* Start Task material *
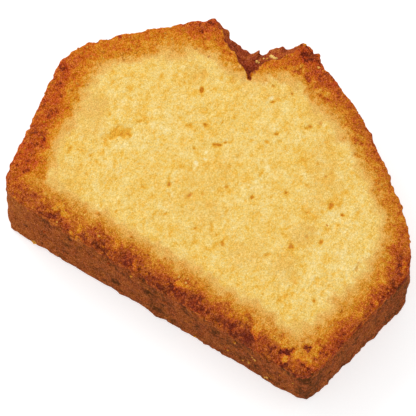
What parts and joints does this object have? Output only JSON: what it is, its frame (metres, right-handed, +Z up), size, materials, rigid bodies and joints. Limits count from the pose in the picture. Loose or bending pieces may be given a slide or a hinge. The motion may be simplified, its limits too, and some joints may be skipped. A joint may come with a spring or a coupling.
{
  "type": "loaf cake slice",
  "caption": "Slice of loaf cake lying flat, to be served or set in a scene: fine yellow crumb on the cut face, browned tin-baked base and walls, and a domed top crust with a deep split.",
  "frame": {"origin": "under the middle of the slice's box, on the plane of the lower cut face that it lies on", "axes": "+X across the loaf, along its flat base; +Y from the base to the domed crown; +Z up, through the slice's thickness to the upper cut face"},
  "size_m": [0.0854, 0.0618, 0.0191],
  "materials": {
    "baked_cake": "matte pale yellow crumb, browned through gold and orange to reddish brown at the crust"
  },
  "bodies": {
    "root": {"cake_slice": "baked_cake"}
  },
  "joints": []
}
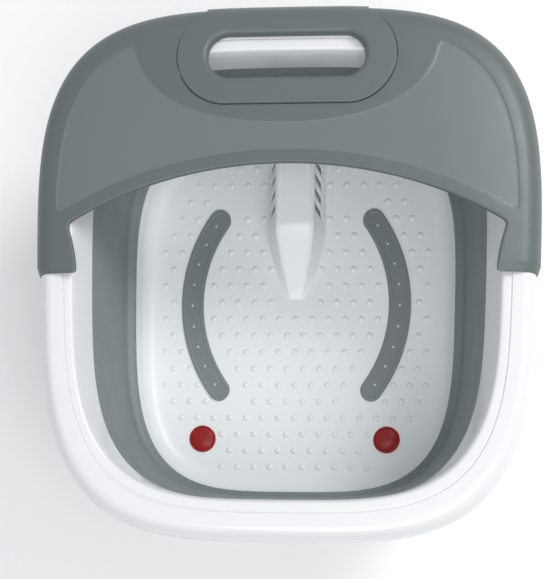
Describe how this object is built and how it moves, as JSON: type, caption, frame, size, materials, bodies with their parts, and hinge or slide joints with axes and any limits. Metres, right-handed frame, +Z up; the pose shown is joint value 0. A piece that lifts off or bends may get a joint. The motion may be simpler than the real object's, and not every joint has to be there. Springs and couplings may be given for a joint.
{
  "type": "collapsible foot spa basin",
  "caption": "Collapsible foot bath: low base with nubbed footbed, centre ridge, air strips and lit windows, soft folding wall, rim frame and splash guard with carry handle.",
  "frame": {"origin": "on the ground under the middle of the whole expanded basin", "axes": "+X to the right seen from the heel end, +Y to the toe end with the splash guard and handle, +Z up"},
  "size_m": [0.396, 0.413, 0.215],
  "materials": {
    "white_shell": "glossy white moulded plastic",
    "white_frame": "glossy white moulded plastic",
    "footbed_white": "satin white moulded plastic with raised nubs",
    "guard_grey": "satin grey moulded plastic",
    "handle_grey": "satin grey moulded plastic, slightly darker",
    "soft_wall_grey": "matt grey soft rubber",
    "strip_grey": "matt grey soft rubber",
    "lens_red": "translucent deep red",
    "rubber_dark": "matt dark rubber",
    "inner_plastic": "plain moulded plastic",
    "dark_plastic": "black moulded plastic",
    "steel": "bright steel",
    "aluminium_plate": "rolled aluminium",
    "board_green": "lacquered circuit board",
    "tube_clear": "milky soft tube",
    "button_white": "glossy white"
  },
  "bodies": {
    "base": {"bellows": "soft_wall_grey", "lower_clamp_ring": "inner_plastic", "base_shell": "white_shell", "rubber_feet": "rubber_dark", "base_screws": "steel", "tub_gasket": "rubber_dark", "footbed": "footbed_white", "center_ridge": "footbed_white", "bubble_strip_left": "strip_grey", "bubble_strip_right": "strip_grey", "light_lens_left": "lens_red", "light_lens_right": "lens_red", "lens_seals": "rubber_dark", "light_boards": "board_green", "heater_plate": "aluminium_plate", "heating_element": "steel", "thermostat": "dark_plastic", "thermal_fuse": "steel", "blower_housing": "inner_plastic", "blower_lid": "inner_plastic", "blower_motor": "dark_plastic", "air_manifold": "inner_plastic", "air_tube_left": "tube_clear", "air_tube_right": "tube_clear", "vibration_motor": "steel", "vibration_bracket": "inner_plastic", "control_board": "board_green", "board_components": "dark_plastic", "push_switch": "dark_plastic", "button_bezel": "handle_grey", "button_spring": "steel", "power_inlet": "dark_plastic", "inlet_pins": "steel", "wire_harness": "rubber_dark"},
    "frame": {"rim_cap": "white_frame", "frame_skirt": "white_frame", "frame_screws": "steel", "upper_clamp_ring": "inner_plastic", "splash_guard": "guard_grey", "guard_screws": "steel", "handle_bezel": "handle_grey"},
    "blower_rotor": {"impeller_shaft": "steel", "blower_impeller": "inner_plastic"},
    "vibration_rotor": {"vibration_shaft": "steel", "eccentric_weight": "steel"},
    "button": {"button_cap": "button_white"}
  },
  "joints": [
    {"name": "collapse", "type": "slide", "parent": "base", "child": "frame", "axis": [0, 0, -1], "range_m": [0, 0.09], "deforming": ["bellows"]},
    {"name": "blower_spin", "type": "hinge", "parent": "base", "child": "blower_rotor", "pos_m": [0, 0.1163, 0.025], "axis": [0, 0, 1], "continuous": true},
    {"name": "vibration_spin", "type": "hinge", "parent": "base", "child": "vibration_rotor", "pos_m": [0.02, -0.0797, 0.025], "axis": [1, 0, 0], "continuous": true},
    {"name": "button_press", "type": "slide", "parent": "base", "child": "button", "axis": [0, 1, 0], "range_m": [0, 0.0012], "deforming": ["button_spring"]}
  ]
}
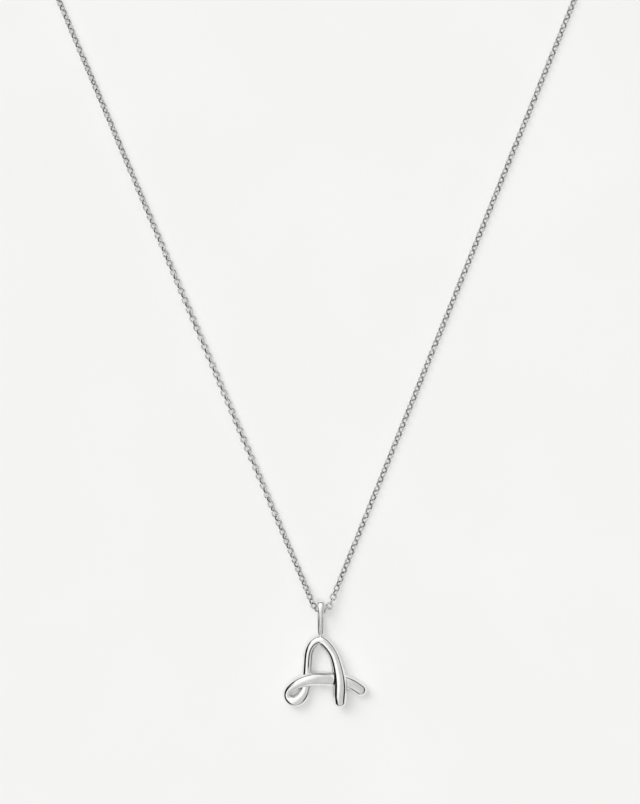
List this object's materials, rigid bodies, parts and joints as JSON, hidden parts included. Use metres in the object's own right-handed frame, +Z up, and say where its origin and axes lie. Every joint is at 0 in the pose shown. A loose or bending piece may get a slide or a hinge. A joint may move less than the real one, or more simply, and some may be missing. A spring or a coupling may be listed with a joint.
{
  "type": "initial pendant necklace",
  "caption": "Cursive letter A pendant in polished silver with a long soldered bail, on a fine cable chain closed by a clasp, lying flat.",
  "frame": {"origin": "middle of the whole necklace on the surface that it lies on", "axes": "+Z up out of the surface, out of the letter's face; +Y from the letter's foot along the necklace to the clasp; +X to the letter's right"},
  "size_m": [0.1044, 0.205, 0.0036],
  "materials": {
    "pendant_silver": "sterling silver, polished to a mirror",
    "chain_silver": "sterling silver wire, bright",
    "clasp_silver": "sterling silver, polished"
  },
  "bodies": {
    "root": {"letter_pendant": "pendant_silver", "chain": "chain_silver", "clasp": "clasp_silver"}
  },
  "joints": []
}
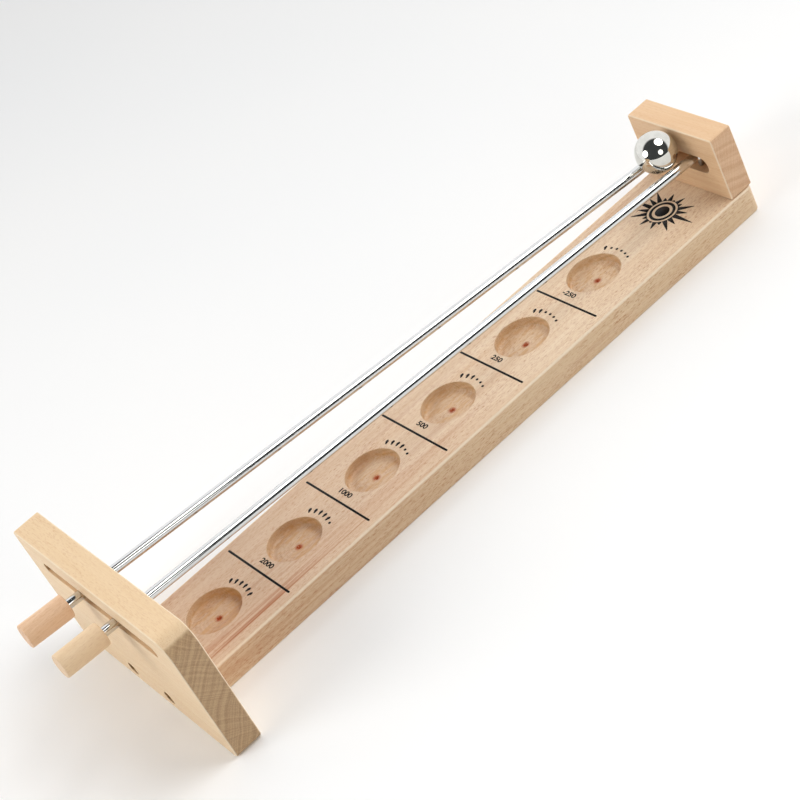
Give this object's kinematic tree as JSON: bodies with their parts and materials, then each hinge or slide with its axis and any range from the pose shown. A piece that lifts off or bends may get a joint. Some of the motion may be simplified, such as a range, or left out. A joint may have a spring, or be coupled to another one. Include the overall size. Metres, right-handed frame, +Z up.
* End Task material *
## Short task
All of the lines above need to be given again exactly.

## Result
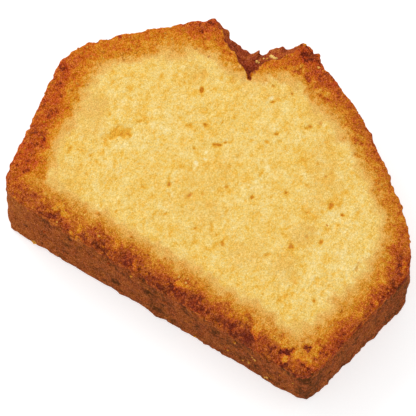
What parts and joints does this object have? Output only JSON: what it is, its frame (metres, right-handed, +Z up), size, materials, rigid bodies and joints. Limits count from the pose in the picture. Loose or bending pieces may be given a slide or a hinge. The motion may be simplified, its limits too, and some joints may be skipped. A joint may come with a spring or a coupling.
{
  "type": "loaf cake slice",
  "caption": "Slice of loaf cake lying flat, to be served or set in a scene: fine yellow crumb on the cut face, browned tin-baked base and walls, and a domed top crust with a deep split.",
  "frame": {"origin": "under the middle of the slice's box, on the plane of the lower cut face that it lies on", "axes": "+X across the loaf, along its flat base; +Y from the base to the domed crown; +Z up, through the slice's thickness to the upper cut face"},
  "size_m": [0.0854, 0.0618, 0.0191],
  "materials": {
    "baked_cake": "matte pale yellow crumb, browned through gold and orange to reddish brown at the crust"
  },
  "bodies": {
    "root": {"cake_slice": "baked_cake"}
  },
  "joints": []
}
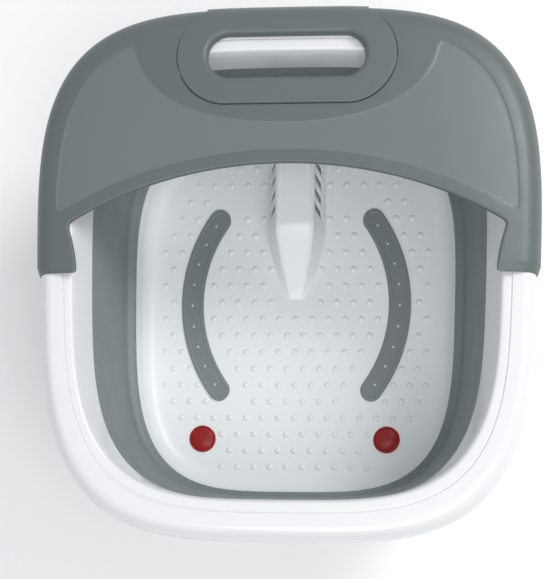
Describe how this object is built and how it moves, as JSON: type, caption, frame, size, materials, bodies with their parts, and hinge or slide joints with axes and any limits. Metres, right-handed frame, +Z up; the pose shown is joint value 0. A piece that lifts off or bends may get a joint. The motion may be simpler than the real object's, and not every joint has to be there. Springs and couplings may be given for a joint.
{
  "type": "collapsible foot spa basin",
  "caption": "Collapsible foot bath: low base with nubbed footbed, centre ridge, air strips and lit windows, soft folding wall, rim frame and splash guard with carry handle.",
  "frame": {"origin": "on the ground under the middle of the whole expanded basin", "axes": "+X to the right seen from the heel end, +Y to the toe end with the splash guard and handle, +Z up"},
  "size_m": [0.396, 0.413, 0.215],
  "materials": {
    "white_shell": "glossy white moulded plastic",
    "white_frame": "glossy white moulded plastic",
    "footbed_white": "satin white moulded plastic with raised nubs",
    "guard_grey": "satin grey moulded plastic",
    "handle_grey": "satin grey moulded plastic, slightly darker",
    "soft_wall_grey": "matt grey soft rubber",
    "strip_grey": "matt grey soft rubber",
    "lens_red": "translucent deep red",
    "rubber_dark": "matt dark rubber",
    "inner_plastic": "plain moulded plastic",
    "dark_plastic": "black moulded plastic",
    "steel": "bright steel",
    "aluminium_plate": "rolled aluminium",
    "board_green": "lacquered circuit board",
    "tube_clear": "milky soft tube",
    "button_white": "glossy white"
  },
  "bodies": {
    "base": {"bellows": "soft_wall_grey", "lower_clamp_ring": "inner_plastic", "base_shell": "white_shell", "rubber_feet": "rubber_dark", "base_screws": "steel", "tub_gasket": "rubber_dark", "footbed": "footbed_white", "center_ridge": "footbed_white", "bubble_strip_left": "strip_grey", "bubble_strip_right": "strip_grey", "light_lens_left": "lens_red", "light_lens_right": "lens_red", "lens_seals": "rubber_dark", "light_boards": "board_green", "heater_plate": "aluminium_plate", "heating_element": "steel", "thermostat": "dark_plastic", "thermal_fuse": "steel", "blower_housing": "inner_plastic", "blower_lid": "inner_plastic", "blower_motor": "dark_plastic", "air_manifold": "inner_plastic", "air_tube_left": "tube_clear", "air_tube_right": "tube_clear", "vibration_motor": "steel", "vibration_bracket": "inner_plastic", "control_board": "board_green", "board_components": "dark_plastic", "push_switch": "dark_plastic", "button_bezel": "handle_grey", "button_spring": "steel", "power_inlet": "dark_plastic", "inlet_pins": "steel", "wire_harness": "rubber_dark"},
    "frame": {"rim_cap": "white_frame", "frame_skirt": "white_frame", "frame_screws": "steel", "upper_clamp_ring": "inner_plastic", "splash_guard": "guard_grey", "guard_screws": "steel", "handle_bezel": "handle_grey"},
    "blower_rotor": {"impeller_shaft": "steel", "blower_impeller": "inner_plastic"},
    "vibration_rotor": {"vibration_shaft": "steel", "eccentric_weight": "steel"},
    "button": {"button_cap": "button_white"}
  },
  "joints": [
    {"name": "collapse", "type": "slide", "parent": "base", "child": "frame", "axis": [0, 0, -1], "range_m": [0, 0.09], "deforming": ["bellows"]},
    {"name": "blower_spin", "type": "hinge", "parent": "base", "child": "blower_rotor", "pos_m": [0, 0.1163, 0.025], "axis": [0, 0, 1], "continuous": true},
    {"name": "vibration_spin", "type": "hinge", "parent": "base", "child": "vibration_rotor", "pos_m": [0.02, -0.0797, 0.025], "axis": [1, 0, 0], "continuous": true},
    {"name": "button_press", "type": "slide", "parent": "base", "child": "button", "axis": [0, 1, 0], "range_m": [0, 0.0012], "deforming": ["button_spring"]}
  ]
}
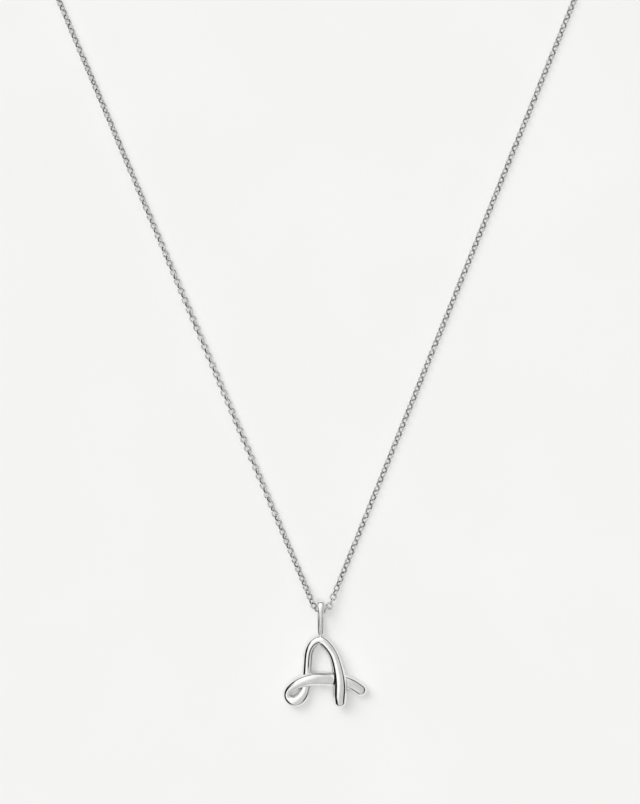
List this object's materials, rigid bodies, parts and joints as JSON, hidden parts included. Use metres in the object's own right-handed frame, +Z up, and say where its origin and axes lie. Every joint is at 0 in the pose shown. A loose or bending piece may get a slide or a hinge. A joint may move less than the real one, or more simply, and some may be missing. A spring or a coupling may be listed with a joint.
{
  "type": "initial pendant necklace",
  "caption": "Cursive letter A pendant in polished silver with a long soldered bail, on a fine cable chain closed by a clasp, lying flat.",
  "frame": {"origin": "middle of the whole necklace on the surface that it lies on", "axes": "+Z up out of the surface, out of the letter's face; +Y from the letter's foot along the necklace to the clasp; +X to the letter's right"},
  "size_m": [0.1044, 0.205, 0.0036],
  "materials": {
    "pendant_silver": "sterling silver, polished to a mirror",
    "chain_silver": "sterling silver wire, bright",
    "clasp_silver": "sterling silver, polished"
  },
  "bodies": {
    "root": {"letter_pendant": "pendant_silver", "chain": "chain_silver", "clasp": "clasp_silver"}
  },
  "joints": []
}
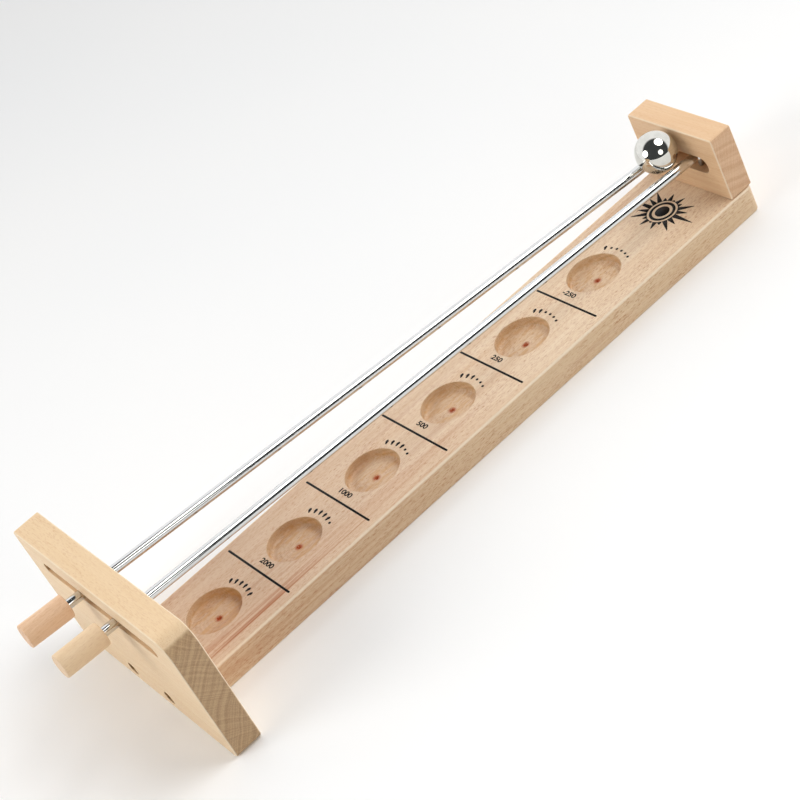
Give this object's kinematic tree as JSON: bodies with their parts and materials, then each hinge or slide with its axis and any range from the pose shown. A piece that lifts off or bends may get a joint. Some of the motion may be simplified, such as a range, or left out. A joint may have a spring, or be coupled to another one. Include the overall size. Metres, right-handed frame, +Z up.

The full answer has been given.